Quote exactly, and only, the lines from the one with "front_feet();" down to the one with "obj.parent = empty", both included.
==============================
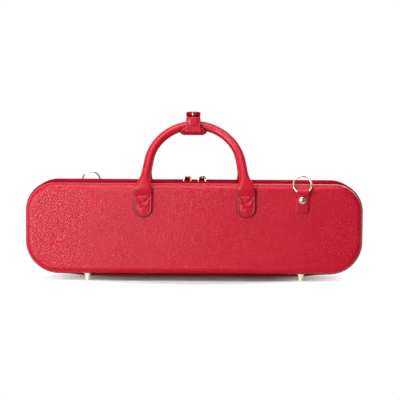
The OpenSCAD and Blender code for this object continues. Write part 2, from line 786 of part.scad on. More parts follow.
back_panel();
back_side_band();
back_padding();
back_board();
back_piping();
back_zip_tape();
back_zip_teeth();
back_zip_stops();
flute_bed();
spine_hinge();
back_feet();
back_foot_screws();
back_handle_tabs();
back_handle_ends();
back_ring_tab();
back_ring_stud();
back_stud_washer();
front_panel();
front_side_band();
front_padding();
front_board();
front_piping();
front_zip_tape();
front_zip_teeth();
front_zip_stops();
lid_pad();
front_feet();
front_foot_screws();
front_handle_tabs();
front_handle_ends();
front_ring_tab();
front_ring_stud();
front_stud_washer();
front_handle();
front_handle_cord();
keeper_pad();
keeper_front_strap();
keeper_rear_strap();
keeper_stud();
keeper_flap();
keeper_socket();
back_handle();
back_handle_cord();
front_ring();
back_ring();
left_slider();
left_pull();
left_pull_tag();
right_slider();
right_pull();
right_pull_tag();
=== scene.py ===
import math

import bpy
import bmesh
import numpy as np
from mathutils import Matrix, Vector


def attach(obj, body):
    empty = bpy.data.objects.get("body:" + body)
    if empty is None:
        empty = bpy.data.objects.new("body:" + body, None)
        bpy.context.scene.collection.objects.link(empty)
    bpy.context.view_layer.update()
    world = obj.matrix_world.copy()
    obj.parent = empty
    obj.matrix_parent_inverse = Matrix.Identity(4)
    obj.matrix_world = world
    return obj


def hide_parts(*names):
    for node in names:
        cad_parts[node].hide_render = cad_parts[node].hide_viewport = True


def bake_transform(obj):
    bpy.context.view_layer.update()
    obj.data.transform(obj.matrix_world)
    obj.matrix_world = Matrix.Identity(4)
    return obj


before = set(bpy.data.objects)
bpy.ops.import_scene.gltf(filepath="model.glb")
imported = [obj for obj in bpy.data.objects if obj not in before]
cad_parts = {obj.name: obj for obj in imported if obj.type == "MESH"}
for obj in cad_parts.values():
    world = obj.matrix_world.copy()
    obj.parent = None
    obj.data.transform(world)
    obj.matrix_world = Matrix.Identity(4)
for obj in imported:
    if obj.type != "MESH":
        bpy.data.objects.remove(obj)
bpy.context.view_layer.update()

# ---------------------------------------------------------------- sizes, in millimetres
MM = 0.001                     # a millimetre in the frame's metres
HALVES = ("front", "back")

LEN = 420.0
Z_LOW, Z_TOP = 7.5, 123.0      # the shell's lowest and highest part over the floor
R_TOP, R_BOTTOM = 37.0, 41.0   # corners of its outline
FACE = 36.0                    # depth of each face from the parting plane
EDGE = 7.5                     # rolled edge of a face
ROLL_V, ROLL_IN = 28.5, 9.4    # where that edge starts, and its inset on the flat
LEATHER, PADDING = 1.2, 0.8
COVER = LEATHER + PADDING
PIPE_R, PIPE_IN, PIPE_V = 1.5, 3.15, 28.2
CROWN_R = 27.265               # curve of the side band's outer side
BAND_LOW, BAND_HIGH, BAND_MID = 7.0, 27.0, 17.0
TAPE_IN, TAPE_T, TAPE_LOW, TAPE_HIGH = 3.9, 0.7, 2.7, 11.0
ZIP_IN, ZIP_PITCH, ZIP_TOP_H = 3.55, 2.0, 119.0

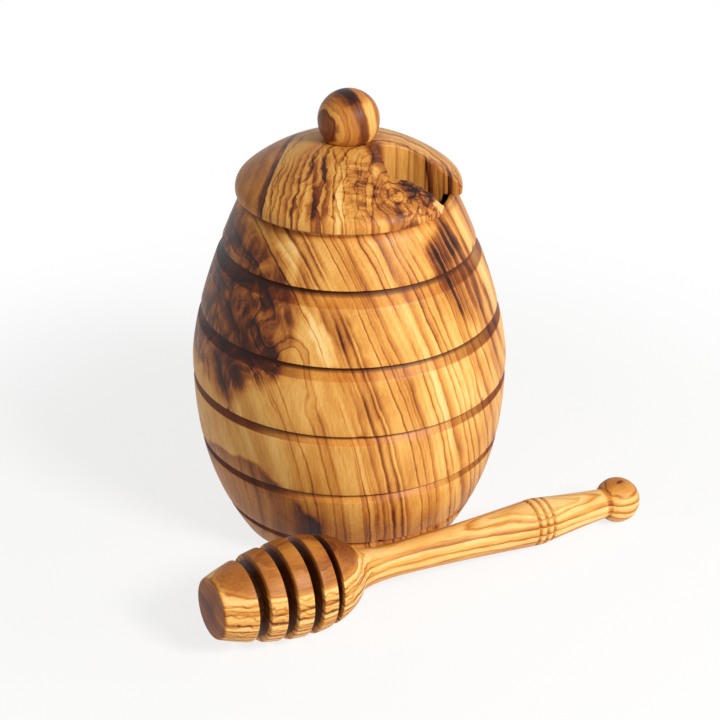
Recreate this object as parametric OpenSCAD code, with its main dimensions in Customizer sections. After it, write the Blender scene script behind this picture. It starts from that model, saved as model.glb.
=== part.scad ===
// Turned olive wood honey pot with a loose domed lid, a ball knob and a honey dipper.
// Millimetres, +Z up. The origin is the centre of the pot's base, on the pot's axis.
// The front is towards -Y, where the dipper lies on the table.

/* [Pot] */
// Height of the pot from its base to the mouth
pot_h = 114; // [100:1:130]
// Radius of the belly at its widest
belly_r = 50; // [46:0.5:54]
// Height of the widest place
belly_z = 58; // [50:1:64]
// Radius of the outline at the base
foot_r = 36; // [33:0.5:39]
// Radius of the outline at the mouth
mouth_r = 32.5; // [32.2:0.1:35]
// How full the lower half is, a larger power is fuller
foot_swell = 2.6; // [2:0.1:3]
// How full the upper half is, a larger power is fuller
neck_swell = 1.5; // [1.3:0.1:2]
// Wall thickness between the belly and the hollow
wall_t = 9; // [7:0.5:11]
// Thickness of the floor
floor_t = 10; // [8:0.5:14]
// Radius of the straight bore in the neck, which the lid's spigot drops into
neck_bore_r = 30.6; // [30:0.1:30.8]
// Rounding where the hollow meets the floor
hollow_round = 12; // [6:1:16]

/* [Bands] */
// Number of grooves cut round the pot
groove_count = 5; // [3:1:5]
// Height of the lowest groove's upper lip
first_groove_z = 11.8; // [9:0.1:14]
// Height from one groove to the next
groove_pitch = 21.6; // [20:0.1:22]
// Depth of a groove, square to the pot's axis
groove_depth = 2.6; // [1.5:0.1:3]
// Length of the soft shoulder at the top of each band
shoulder = 1.8; // [0.6:0.1:2.4]

/* [Lid] */
// Radius of the lid's rim
lid_r = 34.8; // [33.8:0.1:36]
// Height of the rim's upright side above the mouth
rim_t = 3; // [2.6:0.1:4]
// Height of the dome above the rim, to its uncut crown
dome_rise = 14.6; // [10:0.1:18]
// Rounding of the rim's upper edge
rim_round = 1.6; // [0.5:0.1:1.7]
// Radius of the spigot under the rim
spigot_r = 29; // [27:0.1:29.6]
// Depth of the spigot below the rim
spigot_h = 4.5; // [3:0.1:8]
// Amount the spigot narrows towards its lower end
spigot_taper = 0.9; // [0.3:0.1:2]

/* [Slot in the lid] */
// Width of the slot for the dipper's handle
slot_w = 15; // [12:0.5:17]
// Corner radius at the inner ends of the two cuts that make the slot
slot_corner = 1.5; // [0.5:0.1:3]
// Direction of the cut that runs out to the rim, measured from +X towards +Y
run_turn = -11; // [-14:1:-8]
// Sideways place of that cut's middle line
run_side = -6.4; // [-6.8:0.1:-6]
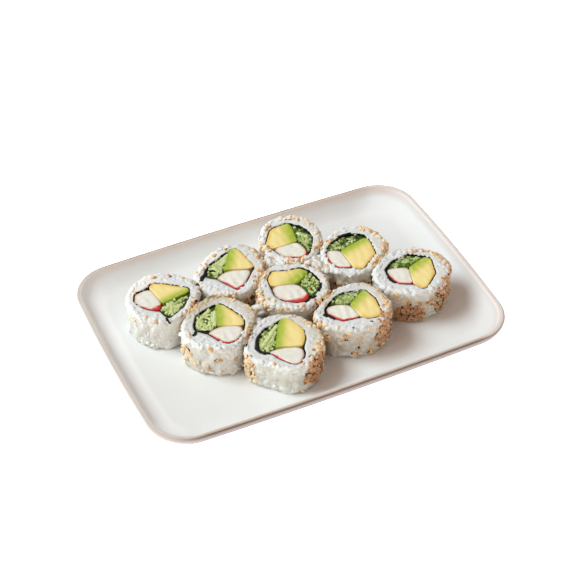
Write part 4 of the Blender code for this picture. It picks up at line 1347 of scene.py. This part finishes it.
def sesame_places(shapes, draw):
    """Angles, runs and tones of the seeds of one piece of roll, from its patches.

    A patch is a bell round its middle. The tone grows with how toasted the patch is, darker in
    crowds as painted shade and paler on the lit side as painted light, and seeds near the middle of a crowd
    are more often the darkest, as painted shade.
    """
    height = ROLLS[shapes["number"]]["height"]
    angles = []
    runs = []
    tones = []
    patches = SESAME[shapes["number"]] + seam_patches(shapes["number"], height)
    for direction, level, turn, rise, count in patches:
        sideways = draw.normal(0, PATCH_WIDTH, count)
        upwards = draw.normal(0, PATCH_WIDTH, count)
        inner = np.exp(-UNDER["narrowing"] * (sideways ** 2 + upwards ** 2))
        angle = np.radians(direction + turn * sideways)
        angles.append(angle)
        runs.append(seed_runs(shapes, angle, height, height - (level + rise * upwards)))
        # Patches on the lit side get a paler tone: painted light.
        lit = LIT_SHARE if abs(direction - LIT_SIDE) < LIT_SPREAD else 1.0
        toast = min(count / DENSE_PATCH, 1.0) * (level < height - RIM_PATCH) * lit
        # Crowds, most of all low down, get a darker tone: painted shade.
        crowd = toast * (count > CROWD) * (1.0 if level < LOW_PATCH else HIGH_CROWD)
        share = (UNDER["toast"] * toast + UNDER["crowd"] * crowd) * inner
        under = draw.random(count) < np.minimum(share, UNDER["most"])
        chance = draw.random(count) * (TONE["chance"] + TONE["lit_chance"] * lit)
        tones.append(TONE["toast"] * toast + TONE["crowd"] * crowd + chance + TONE["under"] * under)
    return np.concatenate(angles), np.concatenate(runs), np.concatenate(tones)


def sesame_mesh(settings):
    """All the seeds: flat teardrops that lie on the rice in their patches, the darkest set in."""
    draw = draws("sesame")
    long = settings.seed_length / MM
    wide = settings.seed_width / MM
    places = []
    frames = []
    tones = []
    for number in ROLLS:
        shapes = shapes_of(number)
        angles, runs, tone = sesame_places(shapes, draw)
        tones.append(tone)
        points, normals, tangents = rice_surface(shapes, angles, runs)
        count = len(angles)
        spin = draw.uniform(0, FULL_TURN, count)
        lift = draw.uniform(*SEED_LIFT, count) - DARK_SINK * (tone > DARK_TONE)
        places.append(points + normals * lift[:, None])
        frames.append(lay_frames(normals, tangents, spin, draw.normal(0, SEED_LEAN, count)))
    places = np.concatenate(places)
    count = len(places)
    sizes = 0.5 * np.column_stack([long * draw.uniform(*SEED_SIZES, count),
                                   wide * draw.uniform(*SEED_SIZES, count),
                                   SEED_DEPTH * wide * draw.uniform(*SEED_DEPTHS, count)])
    vertices, faces = scatter(oval(**SEED_FORM), places, np.concatenate(frames), sizes)
    vertices[:, 2] = np.minimum(vertices[:, 2], HIGHEST)
    return vertices, faces, {"tone": np.repeat(np.concatenate(tones), len(vertices) // count)}


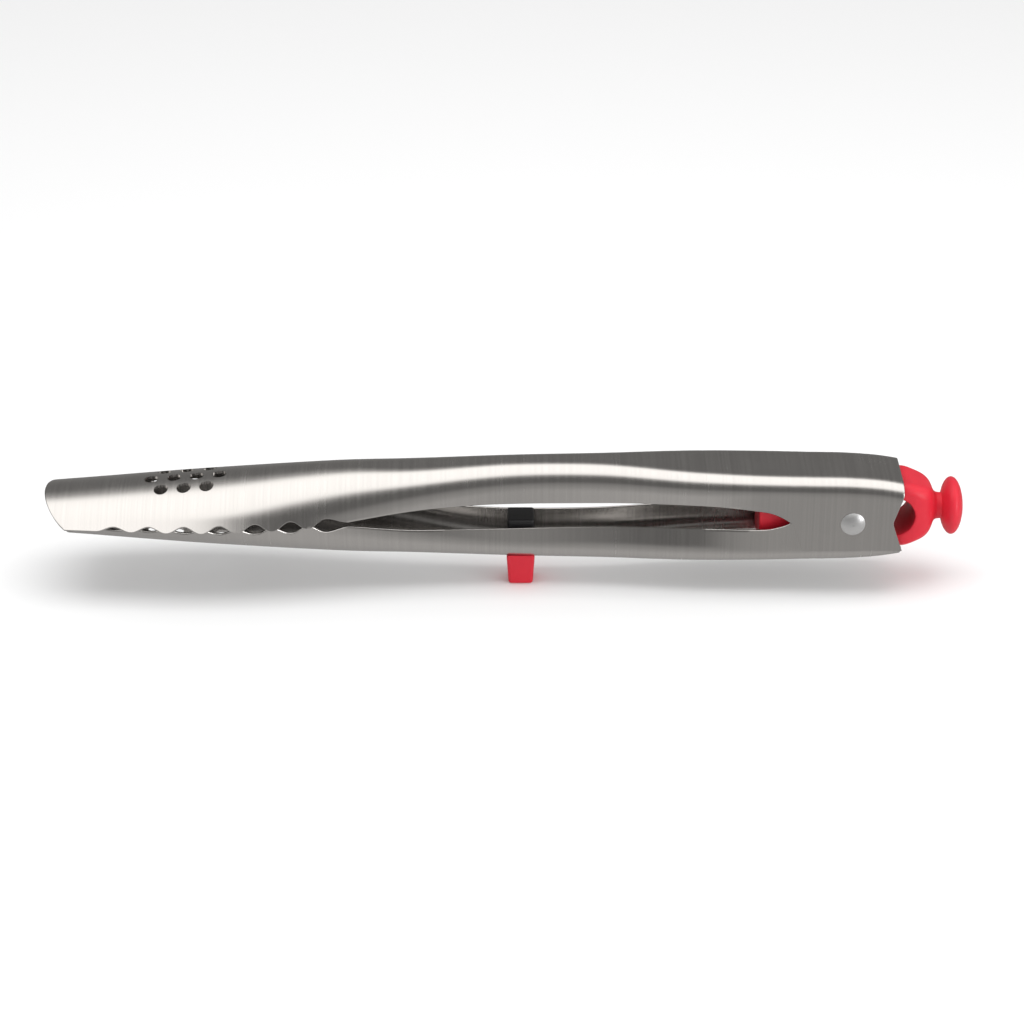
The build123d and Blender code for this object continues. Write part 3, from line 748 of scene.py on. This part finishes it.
==============================
● **Expected output**:
front_feet();
front_foot_screws();
front_handle_tabs();
front_handle_ends();
front_ring_tab();
front_ring_stud();
front_stud_washer();
front_handle();
front_handle_cord();
keeper_pad();
keeper_front_strap();
keeper_rear_strap();
keeper_stud();
keeper_flap();
keeper_socket();
back_handle();
back_handle_cord();
front_ring();
back_ring();
left_slider();
left_pull();
left_pull_tag();
right_slider();
right_pull();
right_pull_tag();
=== scene.py ===
import math

import bpy
import bmesh
import numpy as np
from mathutils import Matrix, Vector


def attach(obj, body):
    empty = bpy.data.objects.get("body:" + body)
    if empty is None:
        empty = bpy.data.objects.new("body:" + body, None)
        bpy.context.scene.collection.objects.link(empty)
    bpy.context.view_layer.update()
    world = obj.matrix_world.copy()
    obj.parent = empty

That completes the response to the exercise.